═══ Given data ═══

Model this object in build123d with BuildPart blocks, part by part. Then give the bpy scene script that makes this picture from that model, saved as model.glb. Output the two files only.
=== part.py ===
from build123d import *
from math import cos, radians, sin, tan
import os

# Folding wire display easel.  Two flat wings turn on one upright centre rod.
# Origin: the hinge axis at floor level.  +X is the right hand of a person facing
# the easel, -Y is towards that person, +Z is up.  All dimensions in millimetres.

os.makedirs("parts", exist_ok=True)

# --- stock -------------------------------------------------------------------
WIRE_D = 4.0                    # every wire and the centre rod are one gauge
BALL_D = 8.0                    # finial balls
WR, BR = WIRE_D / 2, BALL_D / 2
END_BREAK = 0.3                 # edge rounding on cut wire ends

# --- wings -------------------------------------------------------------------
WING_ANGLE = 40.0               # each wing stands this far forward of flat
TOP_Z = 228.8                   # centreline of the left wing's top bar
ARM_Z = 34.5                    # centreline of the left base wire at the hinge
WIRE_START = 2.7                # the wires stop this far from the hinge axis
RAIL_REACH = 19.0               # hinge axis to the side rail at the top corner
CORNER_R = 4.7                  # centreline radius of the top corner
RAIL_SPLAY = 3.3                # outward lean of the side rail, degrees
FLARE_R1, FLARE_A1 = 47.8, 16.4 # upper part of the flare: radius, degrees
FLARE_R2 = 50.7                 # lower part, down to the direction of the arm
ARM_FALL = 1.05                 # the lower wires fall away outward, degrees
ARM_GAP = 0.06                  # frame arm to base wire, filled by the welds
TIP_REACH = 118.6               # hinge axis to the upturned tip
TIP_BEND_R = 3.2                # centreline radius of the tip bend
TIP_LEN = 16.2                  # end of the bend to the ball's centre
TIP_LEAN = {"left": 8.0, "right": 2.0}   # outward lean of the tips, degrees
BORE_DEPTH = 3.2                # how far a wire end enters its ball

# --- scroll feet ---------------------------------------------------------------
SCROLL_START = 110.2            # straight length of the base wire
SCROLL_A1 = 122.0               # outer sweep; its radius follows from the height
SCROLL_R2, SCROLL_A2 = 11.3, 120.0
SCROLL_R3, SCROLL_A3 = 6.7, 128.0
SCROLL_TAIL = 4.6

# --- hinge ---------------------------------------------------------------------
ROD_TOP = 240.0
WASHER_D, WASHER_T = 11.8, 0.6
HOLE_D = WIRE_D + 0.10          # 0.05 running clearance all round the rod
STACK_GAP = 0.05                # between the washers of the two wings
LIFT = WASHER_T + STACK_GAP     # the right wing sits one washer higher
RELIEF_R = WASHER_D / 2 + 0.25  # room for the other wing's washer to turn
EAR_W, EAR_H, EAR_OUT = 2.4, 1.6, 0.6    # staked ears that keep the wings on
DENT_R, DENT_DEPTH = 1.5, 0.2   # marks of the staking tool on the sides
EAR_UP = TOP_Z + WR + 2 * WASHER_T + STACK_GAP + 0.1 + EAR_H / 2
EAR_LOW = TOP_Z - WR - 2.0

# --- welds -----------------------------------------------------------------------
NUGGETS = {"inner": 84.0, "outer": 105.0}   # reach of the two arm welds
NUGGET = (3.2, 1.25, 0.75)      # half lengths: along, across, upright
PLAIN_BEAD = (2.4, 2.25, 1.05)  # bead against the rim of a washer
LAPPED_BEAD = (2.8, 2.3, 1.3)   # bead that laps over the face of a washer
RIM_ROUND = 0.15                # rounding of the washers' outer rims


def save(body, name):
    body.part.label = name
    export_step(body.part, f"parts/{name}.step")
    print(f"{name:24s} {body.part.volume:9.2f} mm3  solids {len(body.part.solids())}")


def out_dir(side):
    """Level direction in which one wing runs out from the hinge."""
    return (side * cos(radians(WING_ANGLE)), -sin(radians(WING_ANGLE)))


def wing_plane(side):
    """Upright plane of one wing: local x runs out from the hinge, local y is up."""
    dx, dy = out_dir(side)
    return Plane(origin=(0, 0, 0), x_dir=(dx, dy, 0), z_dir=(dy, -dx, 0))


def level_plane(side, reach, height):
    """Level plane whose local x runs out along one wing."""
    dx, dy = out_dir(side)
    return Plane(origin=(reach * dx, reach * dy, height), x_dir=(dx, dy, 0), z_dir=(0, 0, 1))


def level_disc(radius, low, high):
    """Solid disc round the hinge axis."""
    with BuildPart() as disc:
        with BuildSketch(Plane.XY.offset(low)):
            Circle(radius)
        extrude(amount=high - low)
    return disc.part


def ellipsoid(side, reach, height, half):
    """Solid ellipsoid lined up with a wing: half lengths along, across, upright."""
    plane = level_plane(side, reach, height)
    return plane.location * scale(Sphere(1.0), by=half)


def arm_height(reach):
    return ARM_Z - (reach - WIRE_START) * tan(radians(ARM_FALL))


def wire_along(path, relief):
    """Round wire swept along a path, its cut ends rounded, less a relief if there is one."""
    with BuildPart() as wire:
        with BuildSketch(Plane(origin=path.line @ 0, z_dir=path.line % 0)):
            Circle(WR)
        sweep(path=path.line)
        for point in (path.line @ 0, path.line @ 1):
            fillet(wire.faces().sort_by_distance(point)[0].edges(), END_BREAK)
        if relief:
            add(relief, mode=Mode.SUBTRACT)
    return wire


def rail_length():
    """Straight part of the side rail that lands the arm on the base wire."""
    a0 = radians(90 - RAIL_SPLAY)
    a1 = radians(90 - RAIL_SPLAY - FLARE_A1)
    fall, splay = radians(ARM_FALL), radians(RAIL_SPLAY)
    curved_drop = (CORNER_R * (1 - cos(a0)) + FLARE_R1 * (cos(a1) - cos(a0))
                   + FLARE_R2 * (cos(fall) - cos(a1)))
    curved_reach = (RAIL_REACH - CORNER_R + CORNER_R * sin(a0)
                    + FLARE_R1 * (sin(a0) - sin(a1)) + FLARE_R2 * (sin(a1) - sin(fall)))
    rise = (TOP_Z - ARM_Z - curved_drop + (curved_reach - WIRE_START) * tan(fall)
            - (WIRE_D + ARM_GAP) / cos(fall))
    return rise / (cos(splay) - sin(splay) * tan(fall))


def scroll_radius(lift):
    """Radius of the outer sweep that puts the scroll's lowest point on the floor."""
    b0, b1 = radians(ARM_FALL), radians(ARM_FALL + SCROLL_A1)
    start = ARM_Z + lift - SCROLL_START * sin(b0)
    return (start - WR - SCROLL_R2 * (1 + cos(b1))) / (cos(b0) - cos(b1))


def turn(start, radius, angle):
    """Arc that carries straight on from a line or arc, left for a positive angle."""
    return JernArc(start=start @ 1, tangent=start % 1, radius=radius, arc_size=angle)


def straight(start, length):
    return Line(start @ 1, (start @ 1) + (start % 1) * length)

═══

Print, please, the lines above from the very first through the one that holds "END_BREAK = 0.3", both included, word for word and with nothing else.

_The solution:_
Model this object in build123d with BuildPart blocks, part by part. Then give the bpy scene script that makes this picture from that model, saved as model.glb. Output the two files only.
=== part.py ===
from build123d import *
from math import cos, radians, sin, tan
import os

# Folding wire display easel.  Two flat wings turn on one upright centre rod.
# Origin: the hinge axis at floor level.  +X is the right hand of a person facing
# the easel, -Y is towards that person, +Z is up.  All dimensions in millimetres.

os.makedirs("parts", exist_ok=True)

# --- stock -------------------------------------------------------------------
WIRE_D = 4.0                    # every wire and the centre rod are one gauge
BALL_D = 8.0                    # finial balls
WR, BR = WIRE_D / 2, BALL_D / 2
END_BREAK = 0.3                 # edge rounding on cut wire ends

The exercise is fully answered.